I have been living with optic neuritis since early January. For those who do not know, optic neuritis is inflammation of the optic nerve. It can cause blurred vision, pain when moving the eye, and in some cases, colour blindness. Colours can look washed out or wrong. Reds and greens can blend together. Blues and yellows can become hard to tell apart.
I am on treatment now. I think it might be working. But I wanted a way to check. Something I could run regularly, in the same conditions, to see if my colour vision was improving or staying the same. So I built Pure Colour Test.
What Pure Colour Test Does
Pure Colour Test is a colour vision screening tool that runs entirely in your browser. It uses Ishihara-style plates: a number is hidden in a field of coloured dots. If you can see the number, you pass that plate. If you cannot, you might have a colour vision deficiency in that part of the spectrum.
The tool tests three different types of colour vision:
Red-Green Plates
These plates have green backgrounds with orange-red numbers. They test for red-green colour deficiency (protanopia and deuteranopia). This is the most common form of colour blindness. People with red-green deficiency often cannot see the number because the orange and green dots look too similar.
Blue-Yellow Plates
These plates have blue backgrounds with yellow numbers. They test for blue-yellow deficiency (tritanopia). This is rarer. People with tritanopia struggle to tell blue from yellow and may see the plate as a uniform field of similar shades.

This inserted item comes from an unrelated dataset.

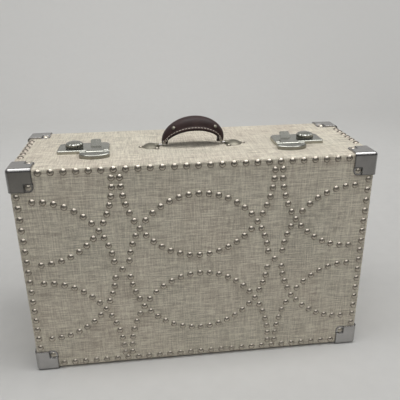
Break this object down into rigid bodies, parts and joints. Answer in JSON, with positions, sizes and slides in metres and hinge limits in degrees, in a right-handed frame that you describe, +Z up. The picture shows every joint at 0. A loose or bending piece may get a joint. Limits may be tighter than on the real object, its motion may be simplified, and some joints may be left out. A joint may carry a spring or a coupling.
{
  "type": "suitcase",
  "caption": "Hard suitcase covered in natural linen, with a nailhead ring pattern, metal corner caps, turn-knob latches and a leather handle.",
  "frame": {"origin": "under the middle of the case, on the plane that its bottom corner caps stand on", "axes": "+X along the width, -Y out of the studded front, +Z up"},
  "size_m": [0.5062, 0.1902, 0.3665],
  "materials": {
    "wood": "sanded poplar plywood",
    "linen": "natural slubby linen weave",
    "lining": "plain cotton",
    "nickel": "nickel plated, lightly worn",
    "steel": "plain steel",
    "leather": "waxed burgundy brown leather",
    "chrome": "bright plate with fine scratches"
  },
  "bodies": {
    "body": {"back_board": "wood", "body_top_board": "wood", "body_bottom_board": "wood", "body_side_boards": "wood", "body_linen": "linen", "body_lining": "lining", "closing_lip": "wood", "body_corner_caps": "chrome", "body_cap_rivets": "steel", "back_studs": "nickel", "body_top_studs": "nickel", "left_lock_casing": "chrome", "right_lock_casing": "chrome", "lock_base_plates": "steel", "lock_rivets": "steel", "left_handle_plate": "chrome", "right_handle_plate": "chrome", "handle_plate_rivets": "steel", "body_hinge_leaves": "chrome", "body_hinge_rivets": "steel", "hinge_pins": "steel"},
    "lid": {"front_board": "wood", "lid_top_board": "wood", "lid_bottom_board": "wood", "lid_side_boards": "wood", "lid_linen": "linen", "lid_lining": "lining", "lid_corner_caps": "chrome", "lid_cap_rivets": "steel", "front_border_studs": "nickel", "front_ring_studs": "nickel", "left_hasp_base": "chrome", "right_hasp_base": "chrome", "hasp_base_rivets": "steel", "hasp_pins": "steel", "lid_hinge_leaves": "chrome", "lid_hinge_rivets": "steel"},
    "left_hasp": {"left_hasp": "chrome"},
    "right_hasp": {"right_hasp": "chrome"},
    "left_lock": {"left_knob": "chrome", "left_cam": "steel"},
    "right_lock": {"right_knob": "chrome", "right_cam": "steel"},
    "left_bolt": {"left_bolt": "steel"},
    "right_bolt": {"right_bolt": "steel"},
    "handle": {"handle_grip": "leather", "handle_strap": "leather", "handle_loops": "chrome"}
  },
  "joints": [
    {"name": "lid_hinge", "type": "hinge", "parent": "body", "child": "lid", "pos_m": [0, -0.0454, 0.0024], "axis": [1, 0, 0], "range_deg": [0, 120]},
    {"name": "left_hasp_hinge", "type": "hinge", "parent": "lid", "child": "left_hasp", "pos_m": [-0.1405, -0.0426, 0.3272], "axis": [1, 0, 0], "range_deg": [0, 110]},
    {"name": "right_hasp_hinge", "type": "hinge", "parent": "lid", "child": "right_hasp", "pos_m": [0.1405, -0.0426, 0.3272], "axis": [1, 0, 0], "range_deg": [0, 110]},
    {"name": "left_knob_turn", "type": "hinge", "parent": "body", "child": "left_lock", "pos_m": [-0.1715, -0.012, 0.3224], "axis": [0, 0, 1], "range_deg": [0, 90]},
    {"name": "right_knob_turn", "type": "hinge", "parent": "body", "child": "right_lock", "pos_m": [0.1715, -0.012, 0.3224], "axis": [0, 0, -1], "range_deg": [0, 90]},
    {"name": "left_bolt_slide", "type": "slide", "parent": "body", "child": "left_bolt", "axis": [1, 0, 0], "range_m": [0, 0.00707]},
    {"name": "right_bolt_slide", "type": "slide", "parent": "body", "child": "right_bolt", "axis": [-1, 0, 0], "range_m": [0, 0.00707]},
    {"name": "handle_fold", "type": "hinge", "parent": "body", "child": "handle", "pos_m": [0, -0.01, 0.3246], "axis": [1, 0, 0], "range_deg": [-55, 55]}
  ],
  "couplings": [
    {"joint": "left_bolt_slide", "follows": "left_knob_turn", "m_per_rad": 0.0045016},
    {"joint": "right_bolt_slide", "follows": "right_knob_turn", "m_per_rad": 0.0045016}
  ]
}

Monochromacy (Luminance) Plates
These plates are different. They use only grey. The background is mid-grey dots; the number is formed by darker grey dots. There is no colour at all. People with total colour blindness (monochromacy) can still see these, because they rely on brightness, not hue. For everyone else, they act as a control: if you can see the luminance plates but fail the colour plates, that pattern can suggest monochromacy.
How the Test Works
You see eight plates in total: three red-green, three blue-yellow, and two monochromacy. For each plate, you choose the number you see from four options. The correct answer is always one of the choices. At the end, you get a score and a short interpretation. The tool explains whether your results suggest typical colour vision, mild difficulty, possible deficiency, or (if you pass luminance but fail colour) possible monochromacy.
Why I Built It for Myself
I needed a way to track my colour vision over time. Same device. Same screen. Same test. Run it once a week and see if the score changes. If treatment is working, I would hope to see improvement. If not, I would know to talk to my specialist.

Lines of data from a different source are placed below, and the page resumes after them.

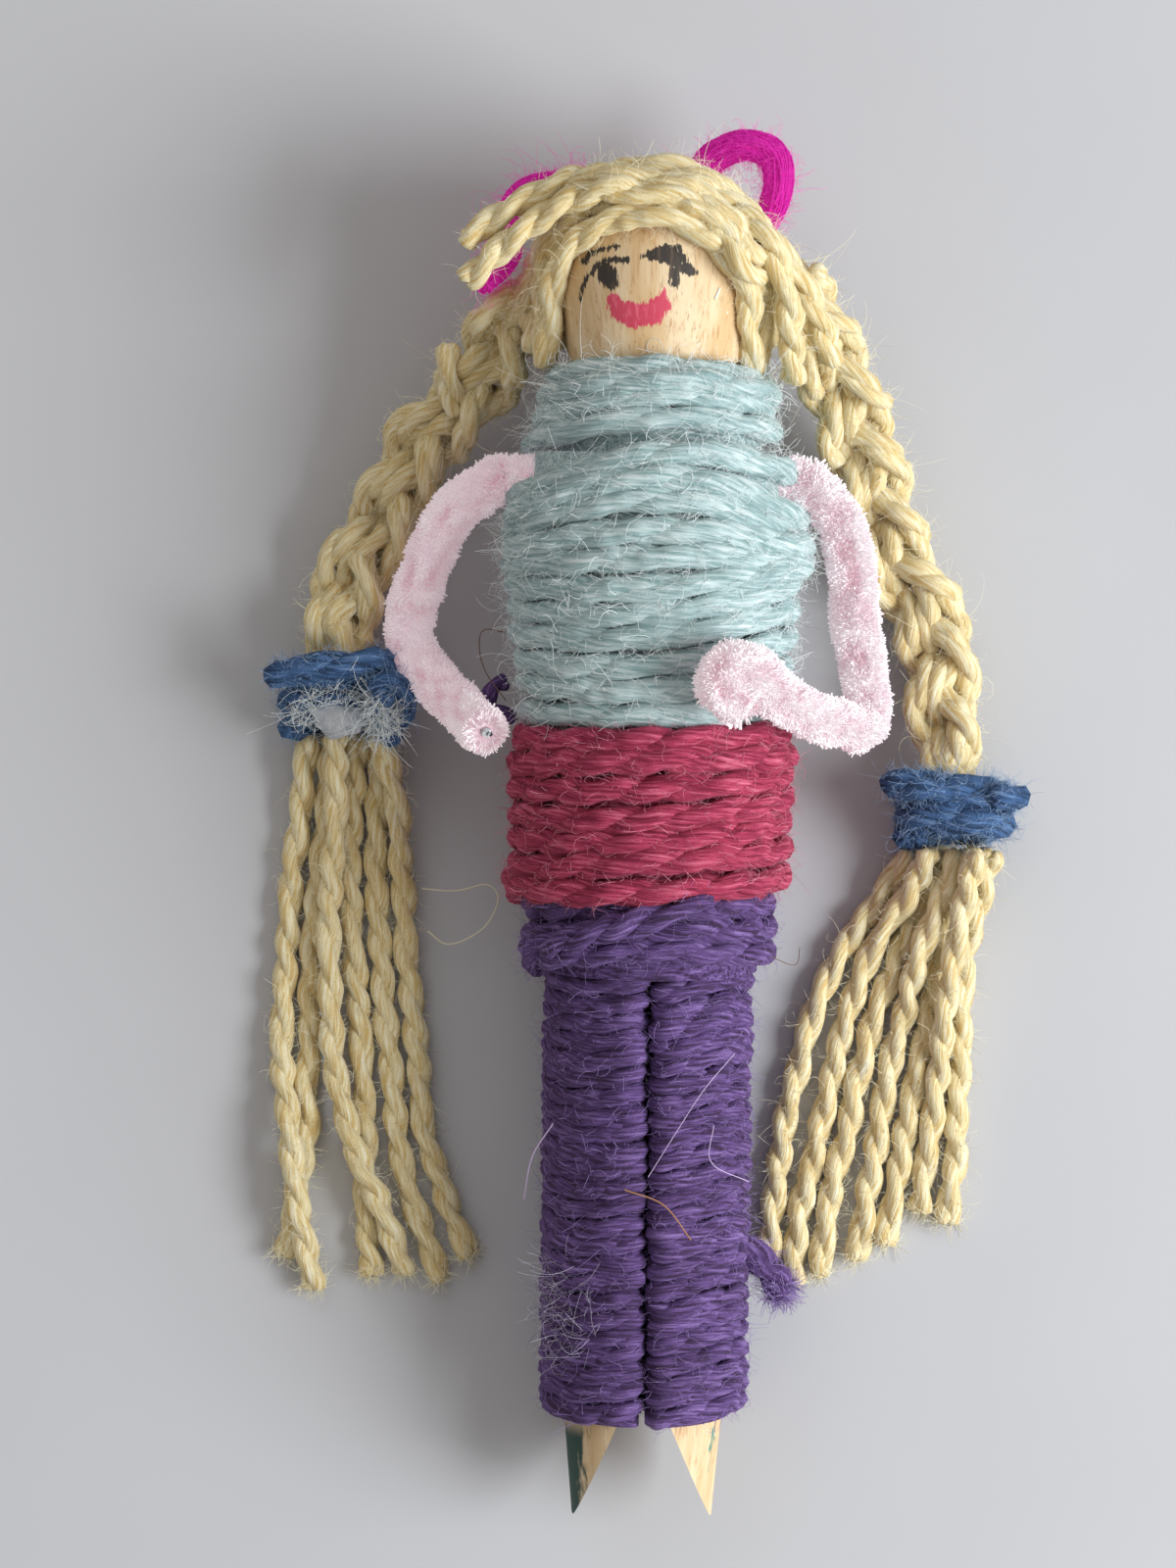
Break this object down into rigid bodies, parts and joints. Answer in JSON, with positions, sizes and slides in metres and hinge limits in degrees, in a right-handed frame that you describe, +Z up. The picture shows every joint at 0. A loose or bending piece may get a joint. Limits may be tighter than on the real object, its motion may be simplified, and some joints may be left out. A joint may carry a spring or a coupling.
{
  "type": "peg doll",
  "caption": "Doll made from a slotted round-head wooden peg, with wound yarn clothes, bendable chenille arms and two yarn braids, lying on its back.",
  "frame": {"origin": "centre of the footprint, on the surface the doll lies on", "axes": "+Y towards the head, along the peg, +Z up off the surface, the way the face looks, +X to the right of the face as seen from above"},
  "size_m": [0.0622, 0.1122, 0.0285],
  "materials": {
    "wood": "bare, unfinished",
    "aqua_yarn": "soft twisted yarn",
    "raspberry_yarn": "soft twisted yarn",
    "purple_yarn": "fine twisted yarn",
    "pink_pile": "short pile",
    "steel_wire": "bare twisted wire",
    "hair_yarn": "soft two-ply yarn",
    "blue_yarn": "fuzzy yarn",
    "magenta_roving": "loose roving",
    "dried_glue": "dried, cloudy"
  },
  "bodies": {
    "doll": {"wooden_peg": "wood", "shirt_yarn": "aqua_yarn", "belt_yarn": "raspberry_yarn", "hip_yarn": "purple_yarn", "left_leg_yarn": "purple_yarn", "right_leg_yarn": "purple_yarn", "chest_stem_pile": "pink_pile", "chest_stem_wire": "steel_wire", "hair_strand_1": "hair_yarn", "hair_strand_2": "hair_yarn", "hair_strand_3": "hair_yarn", "hair_strand_4": "hair_yarn", "hair_strand_5": "hair_yarn", "hair_strand_6": "hair_yarn", "hair_strand_7": "hair_yarn", "left_fringe_upper": "hair_yarn", "left_fringe_lower": "hair_yarn", "right_side_inner": "hair_yarn", "right_side_outer": "hair_yarn", "left_bow": "magenta_roving", "right_bow": "magenta_roving", "leg_yarn_end": "purple_yarn", "waist_yarn_loop": "purple_yarn"},
    "left_upper_arm": {"left_upper_arm_pile": "pink_pile", "left_upper_arm_wire": "steel_wire"},
    "left_forearm": {"left_forearm_pile": "pink_pile", "left_forearm_wire": "steel_wire"},
    "right_upper_arm": {"right_upper_arm_pile": "pink_pile", "right_upper_arm_wire": "steel_wire"},
    "right_forearm": {"right_forearm_pile": "pink_pile", "right_forearm_wire": "steel_wire"},
    "left_braid": {"left_braid_bundle_1": "hair_yarn", "left_braid_bundle_2": "hair_yarn", "left_braid_bundle_3": "hair_yarn", "left_tie": "blue_yarn", "left_tie_glue": "dried_glue", "left_tassel_strand_1": "hair_yarn", "left_tassel_strand_2": "hair_yarn", "left_tassel_strand_3": "hair_yarn", "left_tassel_strand_4": "hair_yarn", "left_tassel_strand_5": "hair_yarn", "left_tassel_strand_6": "hair_yarn"},
    "right_braid": {"right_braid_bundle_1": "hair_yarn", "right_braid_bundle_2": "hair_yarn", "right_braid_bundle_3": "hair_yarn", "right_tie": "blue_yarn", "right_tassel_strand_1": "hair_yarn", "right_tassel_strand_2": "hair_yarn", "right_tassel_strand_3": "hair_yarn", "right_tassel_strand_4": "hair_yarn", "right_tassel_strand_5": "hair_yarn", "right_tassel_strand_6": "hair_yarn", "right_tassel_strand_7": "hair_yarn"}
  },
  "joints": [
    {"name": "left_shoulder", "type": "hinge", "parent": "doll", "child": "left_upper_arm", "pos_m": [-0.01108, 0.02846, 0.01376], "axis": [-1, 0, 0], "range_deg": [0, 130]},
    {"name": "left_elbow", "type": "hinge", "parent": "left_upper_arm", "child": "left_forearm", "pos_m": [-0.0192, 0.0159, 0.0058], "axis": [0.8484, 0.02, -0.529], "range_deg": [-18, 7]},
    {"name": "right_shoulder", "type": "hinge", "parent": "doll", "child": "right_upper_arm", "pos_m": [0.01311, 0.02817, 0.01376], "axis": [-1, 0, 0], "range_deg": [0, 95]},
    {"name": "right_elbow", "type": "hinge", "parent": "right_upper_arm", "child": "right_forearm", "pos_m": [0.0181, 0.0089, 0.0118], "axis": [0.7001, 0, 0.7141], "range_deg": [0, 85]},
    {"name": "left_braid_swing", "type": "hinge", "parent": "doll", "child": "left_braid", "pos_m": [-0.0104, 0.0416, 0.0114], "axis": [0, 0, -1], "range_deg": [0, 60]},
    {"name": "right_braid_swing", "type": "hinge", "parent": "doll", "child": "right_braid", "pos_m": [0.0126, 0.0434, 0.0124], "axis": [0, 0, 1], "range_deg": [0, 60]}
  ]
}
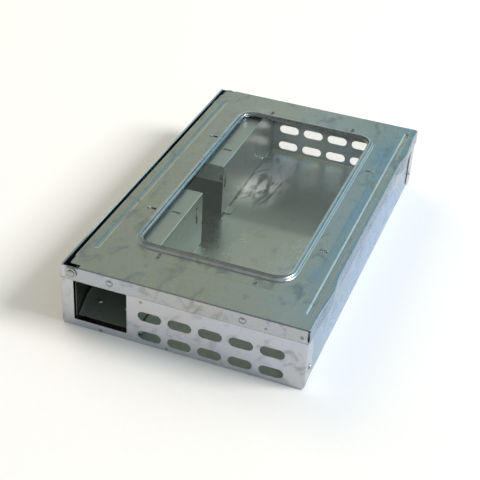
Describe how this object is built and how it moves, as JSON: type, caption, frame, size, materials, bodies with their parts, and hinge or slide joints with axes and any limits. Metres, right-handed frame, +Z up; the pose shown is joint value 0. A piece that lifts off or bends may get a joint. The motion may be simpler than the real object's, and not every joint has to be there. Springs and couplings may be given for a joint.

I also wanted it to be private. No data sent. No account. No tracking. Everything runs in the browser. Your results never leave your device. That is how we build things at Pure Contrast Tools.
For Everyone Else
If you have ever wondered about your colour vision, or if you have a condition that affects it, Pure Colour Test is there. It is not a medical diagnosis. See an optometrist for proper testing. But for a quick, private, repeatable check, it does the job.